How do you threaten your health insurer when you don't get to walk away and take your business elsewhere?

That, I think, is the radical critique that must be applied to any solutions to the current "crisis" in health care. When you have no choice of supplier, your supplier gets, well, surly and ungrateful, especially if you must buy what he's selling and can't sit out the market altogether (remember that when they talk about "personal mandate" health inusrance). I daresay that is as sound a principle of human nature as sex-crazed teenage boyhood, maternal love and flexibly-principled politicians (who at the end of each day justify their flexibility by convincing themselves that anyone else who might forseeably hold their office would be even more plastic, and thus they are rock-ribbed principle-abiders by comparison).

Telling someone to shove their product where it was never intended to go (except for a limited assortment of products too icky to mention here) is the bedrock of a free market and the market is the sphere of our lives in which we exercise freedom most widely and deeply. Yes, you can say most anything except "Fire!" in a crowded theater, while you can't buy heroin or endangered species on some obscure U.N. list, but try standing just one inch on your neighbor's lawn while you advocate the violent overthrow of the U.S. government, and you will quickly find (except in San Francisco or Cambridge, maybe Berkeley and Greenwich Village too) that your freedom is surprisingly confined.

Nothing feels better, after being treated like dirt by some vendor or supplier, than offering a concise business forecast for said vendor that doesn't include your patronage.

Not only does this restore the natural relation between served and server (he who pays the piper calls the tune) with admirable clarity, but writ widely (and often), it is the engine of destruction and creation that Schumpeter identified, the force of nature that drives the constant refinement of service and product to be more pleasing.
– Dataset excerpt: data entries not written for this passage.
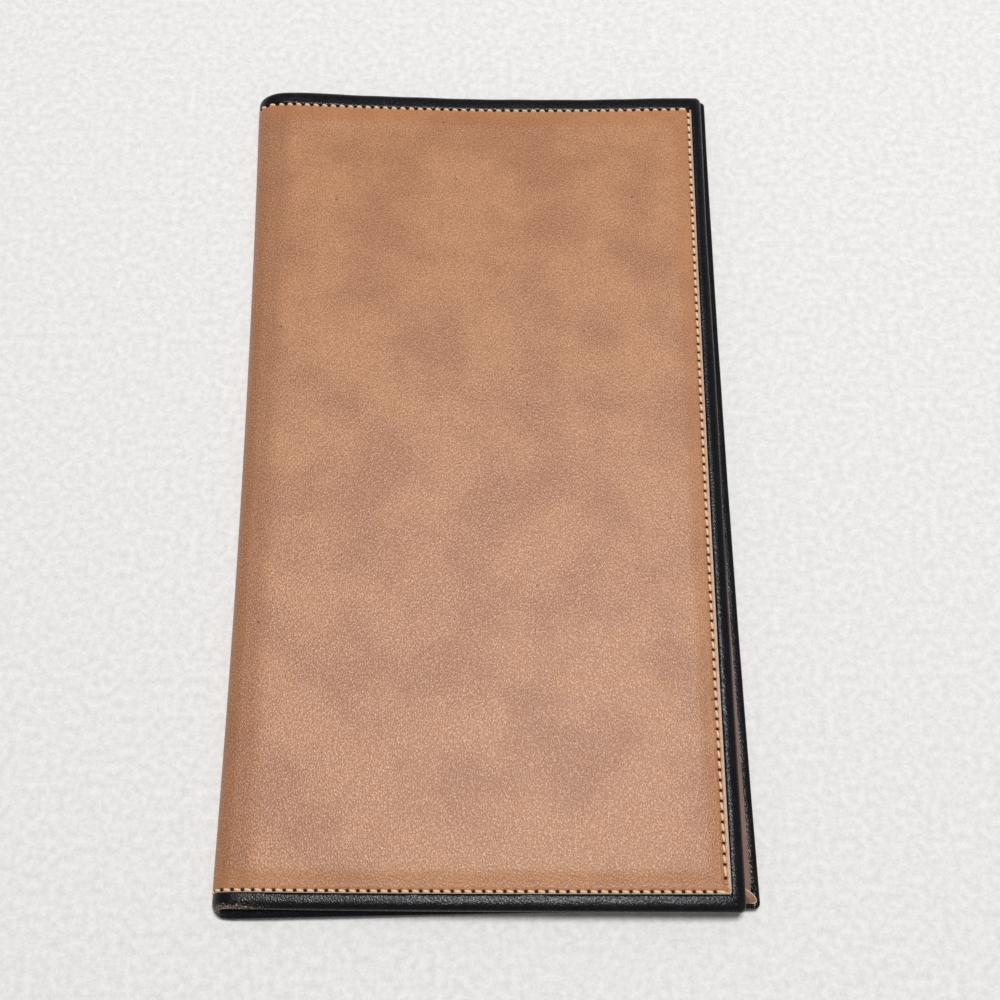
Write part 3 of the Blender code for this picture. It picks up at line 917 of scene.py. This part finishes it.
# Turned edge of a cover: the cross-section goes along three sides. At inset d a corner's
# centre lies c = d + radius in from both edges, with the radius left at that inset
def turnedEdge(cover):
    s = baseSheet
    isFront = cover == "front"
    reach = holder[cover + "Reach"]
    profile = turnedProfile(cover)
    run = np.concatenate([np.linspace(0, 0.06, 9)[:-1], np.linspace(0.06, 1, 50)])
    turn = np.linspace(pi / 2, 0, 9)[1:-1]
    side = np.linspace(1, -1, 90)
    stepsU = np.concatenate([run, np.ones(14 + len(side)), run[::-1]])[:, None]
    stepsV = np.concatenate([np.ones(len(run) + 7), side, -np.ones(len(run) + 7)])[:, None]
    none, whole = np.zeros(len(run)), np.ones(len(run))
    turnU, turnV = np.cos(turn), np.sin(turn)
    wayU = np.concatenate([none, turnU, np.ones(len(side)), turnU[::-1], none])[:, None]
    wayV = np.concatenate([whole, turnV, np.zeros(len(side)), -turnV[::-1], -whole])[:, None]
    inset = profile[:, 0] + np.abs(wayV) * profile[:, 1]
    left = np.maximum(s["corner"] - inset, 0.2)
    u = stepsU * (reach - inset - left) + wayU * left
    v = stepsV * (halfLength - inset - left) + wayV * left
    w = turnedDepth(profile, u)
    sway = 0.07 * np.sin(u / 5.3 + v / 7.1) + 0.05 * np.sin(u / 2.1 - v / 3.3)
    slopeDown = s["droop"] * np.abs(wayU) * np.clip((2.0 - profile[:, 0]) / 1.1, 0, 1)
    sag, sagFrom = s["cornerSag"]
    fromCorner = ((reach - u) / sagFrom) ** 2 + ((halfLength - np.abs(v)) / sagFrom) ** 2
    slopeDown = slopeDown + sag * np.exp(-fromCorner)
    nose = profile[:, 4] + profile[:, 5] * (1.0 if isFront else 0.0)
    outside = profile[:, 4] + profile[:, 5] + profile[:, 6] * (profile[:, 0] < 3)
    w = w + slopeDown * nose + sway * smoothRise(u, 0, 3) * outside
    t = u if isFront else -foldArc - u
    return sweepEdge(f"{cover}_base_leather_turned_edge", [(t, v, w)], reach, not isFront)


# A piece of the base leather that is worn the same all over
def evenRub(value):
    return lambda t, v: {"rub": np.full_like(t, value)}


# The base leather's middle part, hidden between the outer leather and the boards
def baseMiddle(name, lines, count, **more):
    ends = halfLength - baseSheet["hiddenInset"] + baseSheet["overlap"]
    return makeSheet(
        name, blackCalf, lines, np.linspace(-1, 1, count) * ends,
        flatDepth(baseSheet["under"] + 0.02), flatDepth(baseSheet["inner"] - 0.02),
        cutWall(0.1, 3), marks=evenRub(0.0), **more,
    )


for cover in ("front", "back"):
    isFront = cover == "front"
    fit(turnedEdge(cover), f"{cover}_cover", [f"{cover}_base_leather"])
    end = holder[cover + "Reach"] - baseSheet["hiddenInset"] + baseSheet["overlap"]
    lines = np.linspace(0.0, end, 40) if isFront else np.linspace(-foldArc - end, -foldArc, 40)
    middle = baseMiddle(f"{cover}_base_leather_middle", lines, 70, free=(not isFront, isFront))
    fit(middle, f"{cover}_cover", [f"{cover}_base_leather"])

# Round the fold the base leather's ends are turned in too, without a board
profile = turnedProfile("front")
for number in range(3):
    t = foldLines(number, 0.5)[:, None]
    inset = profile[None, :, 0] + profile[None, :, 1]
    w = turnedDepth(profile, np.zeros_like(t))
    grids = [np.broadcast_arrays(t, end * (halfLength - inset), w) for end in (-1, 1)]
    name = f"fold_base_leather_turned_ends_{number + 1}"
    ends = sweepEdge(name, grids, holder["frontReach"], False)
    bend(ends, number, 1.8, foldNodes("base_leather", number), "base_leather")
    strip = baseMiddle(
        f"fold_base_leather_middle_{number + 1}", foldLines(number, 0.5), 50,
        free=(False, False), innerNet=True,
    )
    bend(strip, number, 1.8, foldNodes("base_leather", number), "base_leather")

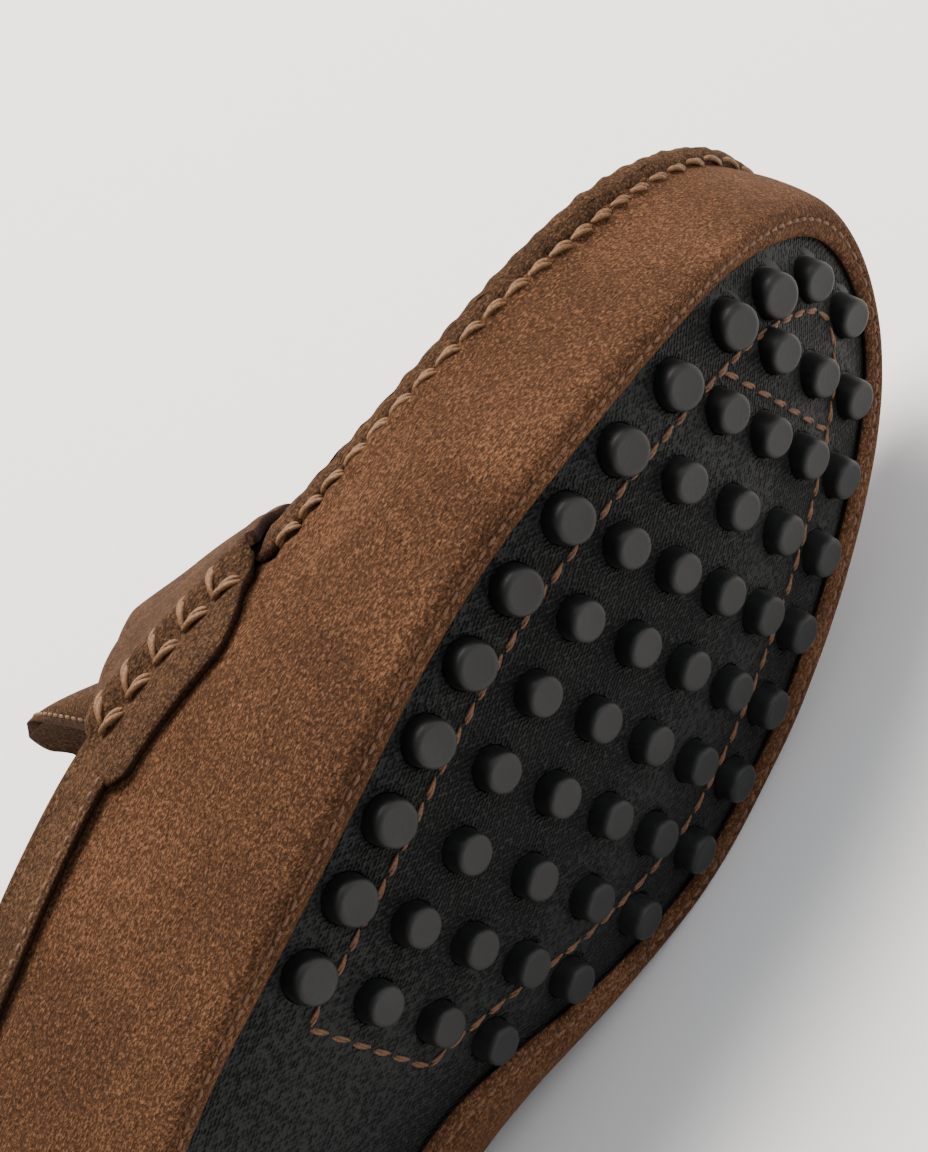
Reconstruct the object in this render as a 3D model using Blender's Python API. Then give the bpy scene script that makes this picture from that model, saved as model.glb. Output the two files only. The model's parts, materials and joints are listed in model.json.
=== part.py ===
"""A driving moccasin for the right foot, lying on its inner side.

The shoe is worked out in its own frame first, in metres: +Y runs from the heel to
the toe, +X to the outer side of the foot, +Z up, and the stud tips of the middle
of the sole stand on z = 0. At the end the whole shoe is laid down on its inner
side, on the three points that its outline rests on.
"""
import math

import bmesh
import bpy
from mathutils import Matrix, Vector
from mathutils.geometry import delaunay_2d_cdt

# Driving sizes of the last, which is the inner face of the upper
LAST_LENGTH = 0.2840
LAST_BALL_WIDTH = 0.0955
LAST_HEEL_BACK = -0.0072
LAST_BULGE_RISE = 0.0140
TOE_LEAN = -0.0050
LOWER_CURVE_POWER = 0.85
SIDE_ARC = math.radians(62.0)
CROWN_POWER = 2.4

# The window in the upper's underside, through which the sole sheet shows
WINDOW_LENGTH = LAST_LENGTH - 0.0140
WINDOW_BALL_WIDTH = LAST_BALL_WIDTH - 0.0115

# The top edge: the moccasin seam in front, the collar's edge behind
RIM_LENGTH = LAST_LENGTH - 0.0090
RIM_WIDTH = LAST_BALL_WIDTH - 0.0105
RIM_HEEL_BACK = 0.0010
SEAM_HEIGHT = 0.0430
COLLAR_HEIGHT = 0.0640
TOE_SEAM_HEIGHT = 0.0505
INSTEP_CROWN = 0.0330

# Leather and rubber
UPPER_WALL = 0.0018
SEAM_RAISE = 0.0016
SEAM_WIDTH = 0.0042
SEAM_FADE_START = 0.0140
SEAM_FADE_LENGTH = 0.0120
SEAM_INNER_SHARE = 0.55
SEAM_ROW_SHARES = (0.15, 0.07)
STRAP_THICKNESS = 0.0022
BAND_THICKNESS = 0.0014
TONGUE_THICKNESS = 0.0020
SHEET_THICKNESS = 0.0016
PAD_THICKNESS = 0.0015
INSOLE_THICKNESS = 0.0022
LAYER_GAP = 0.0004
INSOLE_GAP = 0.0008
INSOLE_REACH = 0.50
WAIST_STEP = 0.0120
SKIN_GAP = 0.0003

# Sole surface
STUD_HEIGHT = 0.0032
SOLE_ROUND_RADIUS = 0.1500
TOE_SPRING = 0.0215
TOE_SPRING_START = 0.687 * LAST_LENGTH
ARCH_RISE = 0.0040
ARCH_MIDDLE = 0.335 * LAST_LENGTH
ARCH_HALF_LENGTH = 0.194 * LAST_LENGTH
SHEET_LAP = 0.0030
LAP_CLEARANCE = 0.0007

# Studs
STUD_RADIUS = 0.0041
STUD_SHOULDER_RADIUS = 0.0039
STUD_TIP_RADIUS = 0.0029
STUD_SHOULDER_HEIGHT = 0.0024
STUD_SIDES = 8
STUD_HOLE_CLEARANCE = 0.0003
STUD_EDGE_INSET = 0.0066
STUD_ROW_PITCH = 0.0493 * LAST_LENGTH
STUD_ROW_SLANT = math.radians(12.0)
FIRST_ROW_Y = 0.4239 * LAST_LENGTH
FOREFOOT_ROWS = (4, 5, 5, 6, 6, 6, 6, 5, 5, 4)
TOE_STUDS = 3
HEEL_FIRST_ROW_Y = 0.0423 * LAST_LENGTH
HEEL_ROWS = (3, 4, 4, 4, 4)
HEEL_ROW_PITCH = 0.0479 * LAST_LENGTH
PAD_EDGE_INSET = 0.0010
PAD_END_MARGIN = 0.0085

# Throat, tongue and strap
THROAT_Y = 0.5845 * LAST_LENGTH
THROAT_GAP = 0.0006
TONGUE_LENGTH = 0.0340
TONGUE_WIDTH = 0.586 * LAST_BALL_WIDTH
TONGUE_RISE = 0.0100
TONGUE_FLANK_DROP = 0.0120
TONGUE_LIFT_START = 0.30
TONGUE_TIP_START = 0.55
TONGUE_TIP_NARROWING = 0.72
TONGUE_EDGE_LEAN = 0.10
STRAP_FRONT_MIDDLE = 0.6514 * LAST_LENGTH
STRAP_BACK_MIDDLE = 0.5493 * LAST_LENGTH
STRAP_FRONT_END = 0.5915 * LAST_LENGTH
STRAP_BACK_END = 0.4472 * LAST_LENGTH
STRAP_DROP = 0.0145
STRAP_RIM_SHARE = 0.80
STRAP_FLARE_START = 0.45
STRAP_RIDGE_SHARE = 0.16
STRAP_CLEARANCE = 0.0004
SLOT_LENGTH = 0.0200
SLOT_WIDTH = 0.0050
SLOT_FRONT_SHARE = 0.42
SLOT_SIDES = 12
SLOT_CUT_REACH = 0.0120
BAND_DEPTH = 0.0130
BAND_FRONT_Y = 0.4366 * LAST_LENGTH

# How finely the surfaces are divided
RING_STEPS = 26
LOWER_STEPS = 5
SIDE_STEPS = 4
APRON_COLUMNS = 10
TONGUE_ROWS = 9
TONGUE_COLUMNS = 9
STRAP_ROWS = 6
STRAP_COLUMNS = 25
BAND_ROWS = 4
BAND_COLUMNS = 41
OUTLINE_STEPS = 30
LONGEST_EDGE = 0.0140

# The window's outline: share along its length, then the reach to the outer and to
# the inner side as shares of its ball width, from the line heel middle to toe tip
WINDOW_SECTIONS = (
    # along, outer, inner
    (0.11, 0.380, 0.362),
    (0.20, 0.398, 0.300),
    (0.27, 0.425, 0.190),
    (0.34, 0.458, 0.115),
    (0.40, 0.483, 0.115),
    (0.46, 0.520, 0.187),
    (0.54, 0.565, 0.325),
    (0.62, 0.585, 0.415),
    (0.70, 0.580, 0.396),
    (0.78, 0.540, 0.325),
    (0.86, 0.453, 0.270),
    (0.93, 0.325, 0.225),
)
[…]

In theory, at least, enough employees of a small business can let their employer know that they hate the health insurer he has selected for them, and in theory a smart businessman will at least explore alternatives, but face it: It's only when the employer himself has an unsatisfactory experience with the insurer that change is likely to occur (and then it is highly likely to occur). That's a pale imitation of the mechanism that works with grocery stores, auto repair shops, hairdressing and lawyers, and that it is so washed-out is a fact to be bemoaned and effort devoted to reviving it.

But what happens when the employer himself has a single option; where is the frontier of customer service then?